>> BEGIN Record set
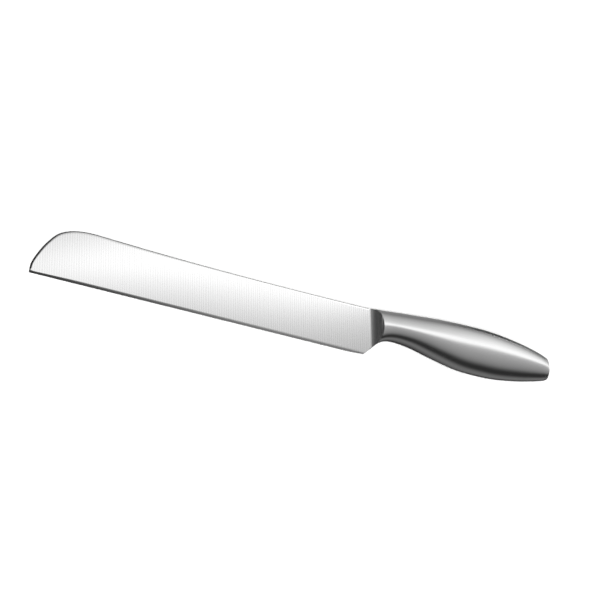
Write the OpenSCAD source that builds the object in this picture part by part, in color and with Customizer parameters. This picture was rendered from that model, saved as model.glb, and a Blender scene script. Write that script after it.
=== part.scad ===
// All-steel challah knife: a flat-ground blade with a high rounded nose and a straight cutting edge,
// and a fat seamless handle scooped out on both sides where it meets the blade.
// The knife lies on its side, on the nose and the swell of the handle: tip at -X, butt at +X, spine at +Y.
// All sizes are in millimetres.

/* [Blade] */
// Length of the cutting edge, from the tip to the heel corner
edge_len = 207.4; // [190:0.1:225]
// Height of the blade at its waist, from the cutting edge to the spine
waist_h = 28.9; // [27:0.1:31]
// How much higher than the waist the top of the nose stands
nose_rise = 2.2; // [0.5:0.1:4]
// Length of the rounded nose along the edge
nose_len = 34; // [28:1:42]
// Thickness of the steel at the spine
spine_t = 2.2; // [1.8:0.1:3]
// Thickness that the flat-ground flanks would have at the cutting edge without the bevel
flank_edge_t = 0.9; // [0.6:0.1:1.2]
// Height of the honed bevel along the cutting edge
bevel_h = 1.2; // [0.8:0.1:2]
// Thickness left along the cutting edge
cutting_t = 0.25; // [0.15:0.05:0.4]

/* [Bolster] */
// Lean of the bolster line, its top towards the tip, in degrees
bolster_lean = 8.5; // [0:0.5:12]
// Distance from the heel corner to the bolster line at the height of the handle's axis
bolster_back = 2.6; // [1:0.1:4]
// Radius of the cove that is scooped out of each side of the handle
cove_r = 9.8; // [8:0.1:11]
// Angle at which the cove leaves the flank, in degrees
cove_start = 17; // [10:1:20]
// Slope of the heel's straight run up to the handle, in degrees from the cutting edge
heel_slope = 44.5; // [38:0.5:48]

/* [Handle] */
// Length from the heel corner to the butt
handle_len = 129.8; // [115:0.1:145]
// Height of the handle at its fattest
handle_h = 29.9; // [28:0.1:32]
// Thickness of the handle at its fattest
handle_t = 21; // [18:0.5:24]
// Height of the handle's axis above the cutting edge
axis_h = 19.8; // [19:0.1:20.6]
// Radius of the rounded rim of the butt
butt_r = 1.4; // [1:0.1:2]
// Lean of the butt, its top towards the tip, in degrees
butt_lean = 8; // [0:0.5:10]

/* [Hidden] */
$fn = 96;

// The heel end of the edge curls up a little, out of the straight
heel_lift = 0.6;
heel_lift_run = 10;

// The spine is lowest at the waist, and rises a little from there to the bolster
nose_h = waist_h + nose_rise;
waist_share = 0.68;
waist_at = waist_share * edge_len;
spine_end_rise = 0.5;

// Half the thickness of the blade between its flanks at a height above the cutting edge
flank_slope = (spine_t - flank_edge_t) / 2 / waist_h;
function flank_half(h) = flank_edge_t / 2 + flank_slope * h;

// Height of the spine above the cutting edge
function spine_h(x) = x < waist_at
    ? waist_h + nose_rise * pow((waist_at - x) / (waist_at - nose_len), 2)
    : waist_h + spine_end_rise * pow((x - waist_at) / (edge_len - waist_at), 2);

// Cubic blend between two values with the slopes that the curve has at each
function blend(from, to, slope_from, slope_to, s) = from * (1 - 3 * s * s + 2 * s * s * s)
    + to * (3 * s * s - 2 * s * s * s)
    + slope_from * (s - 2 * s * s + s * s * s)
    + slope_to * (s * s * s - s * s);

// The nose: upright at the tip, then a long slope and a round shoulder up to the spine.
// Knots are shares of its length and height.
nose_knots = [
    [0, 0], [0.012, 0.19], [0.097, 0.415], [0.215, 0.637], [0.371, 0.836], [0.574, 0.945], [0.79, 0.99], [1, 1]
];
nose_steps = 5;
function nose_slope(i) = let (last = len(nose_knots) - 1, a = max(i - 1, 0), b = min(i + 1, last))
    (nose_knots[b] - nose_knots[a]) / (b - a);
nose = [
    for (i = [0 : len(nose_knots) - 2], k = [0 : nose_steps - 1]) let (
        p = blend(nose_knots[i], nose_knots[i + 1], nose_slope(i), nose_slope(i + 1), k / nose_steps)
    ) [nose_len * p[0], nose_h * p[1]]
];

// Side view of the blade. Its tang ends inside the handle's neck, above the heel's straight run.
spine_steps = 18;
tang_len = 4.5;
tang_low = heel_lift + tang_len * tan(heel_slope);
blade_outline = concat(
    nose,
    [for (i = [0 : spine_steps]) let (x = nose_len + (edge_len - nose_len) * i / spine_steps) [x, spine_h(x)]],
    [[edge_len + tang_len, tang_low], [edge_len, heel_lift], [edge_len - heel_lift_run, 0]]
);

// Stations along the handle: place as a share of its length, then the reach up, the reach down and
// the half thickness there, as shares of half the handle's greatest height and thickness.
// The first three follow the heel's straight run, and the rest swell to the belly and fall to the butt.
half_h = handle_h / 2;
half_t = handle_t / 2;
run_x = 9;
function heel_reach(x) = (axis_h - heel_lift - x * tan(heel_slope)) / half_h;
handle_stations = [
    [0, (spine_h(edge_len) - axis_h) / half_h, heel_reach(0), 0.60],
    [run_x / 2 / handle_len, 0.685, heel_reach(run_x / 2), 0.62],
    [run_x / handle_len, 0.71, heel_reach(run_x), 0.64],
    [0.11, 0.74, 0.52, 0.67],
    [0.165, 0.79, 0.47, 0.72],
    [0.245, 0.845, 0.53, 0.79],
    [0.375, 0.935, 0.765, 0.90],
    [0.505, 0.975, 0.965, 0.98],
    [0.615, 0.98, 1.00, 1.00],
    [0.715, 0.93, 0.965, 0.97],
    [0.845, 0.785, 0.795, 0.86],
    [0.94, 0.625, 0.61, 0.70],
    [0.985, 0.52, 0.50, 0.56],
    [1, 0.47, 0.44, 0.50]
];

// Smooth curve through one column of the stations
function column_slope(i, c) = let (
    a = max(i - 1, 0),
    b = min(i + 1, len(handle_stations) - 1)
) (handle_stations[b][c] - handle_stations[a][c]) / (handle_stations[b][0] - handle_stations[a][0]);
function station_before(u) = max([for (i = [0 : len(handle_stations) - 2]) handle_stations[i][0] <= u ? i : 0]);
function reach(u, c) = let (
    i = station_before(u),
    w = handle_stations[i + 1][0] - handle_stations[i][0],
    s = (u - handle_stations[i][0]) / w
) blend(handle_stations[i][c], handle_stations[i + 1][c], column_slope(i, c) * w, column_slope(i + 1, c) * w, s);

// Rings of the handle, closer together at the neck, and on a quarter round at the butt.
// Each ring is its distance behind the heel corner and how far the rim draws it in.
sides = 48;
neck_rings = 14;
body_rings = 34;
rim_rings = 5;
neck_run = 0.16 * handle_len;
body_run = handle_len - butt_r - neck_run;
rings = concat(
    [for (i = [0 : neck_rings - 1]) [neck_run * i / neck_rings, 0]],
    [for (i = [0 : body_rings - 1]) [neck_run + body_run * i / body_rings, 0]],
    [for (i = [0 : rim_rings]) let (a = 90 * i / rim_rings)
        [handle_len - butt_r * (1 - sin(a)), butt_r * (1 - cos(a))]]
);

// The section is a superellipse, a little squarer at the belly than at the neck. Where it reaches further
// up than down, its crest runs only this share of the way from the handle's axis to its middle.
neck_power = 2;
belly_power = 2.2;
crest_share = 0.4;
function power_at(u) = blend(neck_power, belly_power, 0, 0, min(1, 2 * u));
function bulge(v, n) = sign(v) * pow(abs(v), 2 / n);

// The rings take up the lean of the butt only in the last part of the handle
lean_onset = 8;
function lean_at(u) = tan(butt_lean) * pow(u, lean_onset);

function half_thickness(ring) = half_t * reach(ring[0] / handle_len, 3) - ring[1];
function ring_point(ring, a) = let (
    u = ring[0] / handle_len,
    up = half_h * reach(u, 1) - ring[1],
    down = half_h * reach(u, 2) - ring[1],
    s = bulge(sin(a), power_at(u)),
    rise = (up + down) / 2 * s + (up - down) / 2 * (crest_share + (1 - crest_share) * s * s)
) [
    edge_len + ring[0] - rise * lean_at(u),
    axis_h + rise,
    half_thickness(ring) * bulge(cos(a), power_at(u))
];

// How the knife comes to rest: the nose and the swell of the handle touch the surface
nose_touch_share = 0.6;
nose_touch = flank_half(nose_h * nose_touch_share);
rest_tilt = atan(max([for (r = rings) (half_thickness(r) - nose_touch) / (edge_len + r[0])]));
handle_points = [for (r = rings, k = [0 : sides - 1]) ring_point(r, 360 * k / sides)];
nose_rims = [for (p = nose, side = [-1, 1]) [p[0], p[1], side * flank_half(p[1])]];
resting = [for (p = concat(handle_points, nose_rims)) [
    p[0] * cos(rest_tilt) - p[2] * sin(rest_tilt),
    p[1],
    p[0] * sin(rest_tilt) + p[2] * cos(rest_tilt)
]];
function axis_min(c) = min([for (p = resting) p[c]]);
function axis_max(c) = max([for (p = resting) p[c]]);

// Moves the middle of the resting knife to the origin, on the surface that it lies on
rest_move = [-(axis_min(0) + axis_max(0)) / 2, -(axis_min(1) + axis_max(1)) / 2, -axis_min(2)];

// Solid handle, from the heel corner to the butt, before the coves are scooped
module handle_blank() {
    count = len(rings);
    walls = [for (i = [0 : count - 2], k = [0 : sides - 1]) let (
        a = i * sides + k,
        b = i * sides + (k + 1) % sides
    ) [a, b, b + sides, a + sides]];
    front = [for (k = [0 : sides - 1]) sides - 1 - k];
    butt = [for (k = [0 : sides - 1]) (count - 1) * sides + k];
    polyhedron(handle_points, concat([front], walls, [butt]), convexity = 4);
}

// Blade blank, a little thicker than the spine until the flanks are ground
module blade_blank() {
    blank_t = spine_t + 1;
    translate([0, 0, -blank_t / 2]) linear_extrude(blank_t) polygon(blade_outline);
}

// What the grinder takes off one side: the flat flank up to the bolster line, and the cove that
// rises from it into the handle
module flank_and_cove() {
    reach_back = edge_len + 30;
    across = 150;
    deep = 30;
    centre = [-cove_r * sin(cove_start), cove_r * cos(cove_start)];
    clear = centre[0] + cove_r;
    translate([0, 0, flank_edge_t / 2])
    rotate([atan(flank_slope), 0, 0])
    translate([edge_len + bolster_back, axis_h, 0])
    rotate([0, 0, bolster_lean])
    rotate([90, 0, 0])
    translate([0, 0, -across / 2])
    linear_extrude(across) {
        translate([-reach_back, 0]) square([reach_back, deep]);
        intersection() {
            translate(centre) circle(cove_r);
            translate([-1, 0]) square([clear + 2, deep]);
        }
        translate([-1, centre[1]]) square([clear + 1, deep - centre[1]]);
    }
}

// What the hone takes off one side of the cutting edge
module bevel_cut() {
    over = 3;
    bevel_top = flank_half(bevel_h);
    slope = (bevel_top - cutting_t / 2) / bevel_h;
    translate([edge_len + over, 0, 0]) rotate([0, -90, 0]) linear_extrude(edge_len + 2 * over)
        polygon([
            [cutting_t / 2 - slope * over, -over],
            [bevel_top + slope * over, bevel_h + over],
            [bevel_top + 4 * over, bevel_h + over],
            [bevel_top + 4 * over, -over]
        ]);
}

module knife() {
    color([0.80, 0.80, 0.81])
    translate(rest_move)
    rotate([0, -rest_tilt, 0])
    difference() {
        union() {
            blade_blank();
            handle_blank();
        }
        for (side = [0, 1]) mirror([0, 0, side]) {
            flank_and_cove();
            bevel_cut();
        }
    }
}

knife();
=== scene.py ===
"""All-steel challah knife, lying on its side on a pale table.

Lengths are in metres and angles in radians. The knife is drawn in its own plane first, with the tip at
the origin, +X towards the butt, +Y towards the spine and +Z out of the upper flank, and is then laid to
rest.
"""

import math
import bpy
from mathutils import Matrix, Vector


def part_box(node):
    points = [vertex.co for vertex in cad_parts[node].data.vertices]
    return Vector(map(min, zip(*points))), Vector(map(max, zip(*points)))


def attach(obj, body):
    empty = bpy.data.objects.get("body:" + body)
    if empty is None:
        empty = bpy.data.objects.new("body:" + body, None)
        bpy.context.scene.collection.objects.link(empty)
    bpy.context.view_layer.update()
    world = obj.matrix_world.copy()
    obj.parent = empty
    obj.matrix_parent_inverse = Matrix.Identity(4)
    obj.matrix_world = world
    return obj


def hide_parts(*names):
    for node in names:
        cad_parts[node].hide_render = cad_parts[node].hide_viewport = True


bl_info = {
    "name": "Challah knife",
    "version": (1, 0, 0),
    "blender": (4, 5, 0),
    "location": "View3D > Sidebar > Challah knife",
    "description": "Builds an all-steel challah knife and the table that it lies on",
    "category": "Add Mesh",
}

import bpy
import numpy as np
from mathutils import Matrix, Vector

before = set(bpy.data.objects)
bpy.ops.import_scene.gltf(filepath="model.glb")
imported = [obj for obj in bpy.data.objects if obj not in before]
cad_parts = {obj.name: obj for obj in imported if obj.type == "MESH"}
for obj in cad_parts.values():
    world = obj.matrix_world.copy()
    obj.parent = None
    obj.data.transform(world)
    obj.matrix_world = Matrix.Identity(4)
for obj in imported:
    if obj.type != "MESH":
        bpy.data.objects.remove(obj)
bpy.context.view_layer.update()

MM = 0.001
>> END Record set
>> BEGIN Record set
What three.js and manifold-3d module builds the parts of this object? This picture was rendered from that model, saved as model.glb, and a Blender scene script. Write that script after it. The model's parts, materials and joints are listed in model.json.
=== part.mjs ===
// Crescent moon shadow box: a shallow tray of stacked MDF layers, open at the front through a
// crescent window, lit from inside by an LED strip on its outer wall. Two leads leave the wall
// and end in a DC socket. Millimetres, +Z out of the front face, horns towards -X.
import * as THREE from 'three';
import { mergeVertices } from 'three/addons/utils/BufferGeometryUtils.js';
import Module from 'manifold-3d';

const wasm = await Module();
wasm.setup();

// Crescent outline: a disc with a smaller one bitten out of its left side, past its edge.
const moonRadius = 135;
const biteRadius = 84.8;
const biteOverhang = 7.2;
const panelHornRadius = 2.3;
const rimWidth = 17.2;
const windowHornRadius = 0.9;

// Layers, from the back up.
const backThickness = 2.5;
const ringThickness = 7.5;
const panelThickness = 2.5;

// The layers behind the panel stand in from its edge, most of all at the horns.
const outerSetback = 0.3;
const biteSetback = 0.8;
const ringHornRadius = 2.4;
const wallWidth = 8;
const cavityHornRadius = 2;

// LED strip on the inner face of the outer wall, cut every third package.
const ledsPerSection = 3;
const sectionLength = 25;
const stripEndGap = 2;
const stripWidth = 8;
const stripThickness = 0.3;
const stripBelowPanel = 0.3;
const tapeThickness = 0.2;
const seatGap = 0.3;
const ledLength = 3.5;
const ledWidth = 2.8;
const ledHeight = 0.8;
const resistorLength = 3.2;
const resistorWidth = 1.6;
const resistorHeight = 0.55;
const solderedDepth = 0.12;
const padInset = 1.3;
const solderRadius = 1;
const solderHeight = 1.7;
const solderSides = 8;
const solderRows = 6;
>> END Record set
Exercise task
Copy out exactly the lines running from the one with "side of the cutting edge" to the one with "bpy.context.scene.collection.objects.link(empty)", including both ends, and nothing more.

Finished answer
// What the hone takes off one side of the cutting edge
module bevel_cut() {
    over = 3;
    bevel_top = flank_half(bevel_h);
    slope = (bevel_top - cutting_t / 2) / bevel_h;
    translate([edge_len + over, 0, 0]) rotate([0, -90, 0]) linear_extrude(edge_len + 2 * over)
        polygon([
            [cutting_t / 2 - slope * over, -over],
            [bevel_top + slope * over, bevel_h + over],
            [bevel_top + 4 * over, bevel_h + over],
            [bevel_top + 4 * over, -over]
        ]);
}

module knife() {
    color([0.80, 0.80, 0.81])
    translate(rest_move)
    rotate([0, -rest_tilt, 0])
    difference() {
        union() {
            blade_blank();
            handle_blank();
        }
        for (side = [0, 1]) mirror([0, 0, side]) {
            flank_and_cove();
            bevel_cut();
        }
    }
}

knife();
=== scene.py ===
"""All-steel challah knife, lying on its side on a pale table.

Lengths are in metres and angles in radians. The knife is drawn in its own plane first, with the tip at
the origin, +X towards the butt, +Y towards the spine and +Z out of the upper flank, and is then laid to
rest.
"""

import math
import bpy
from mathutils import Matrix, Vector


def part_box(node):
    points = [vertex.co for vertex in cad_parts[node].data.vertices]
    return Vector(map(min, zip(*points))), Vector(map(max, zip(*points)))


def attach(obj, body):
    empty = bpy.data.objects.get("body:" + body)
    if empty is None:
        empty = bpy.data.objects.new("body:" + body, None)
        bpy.context.scene.collection.objects.link(empty)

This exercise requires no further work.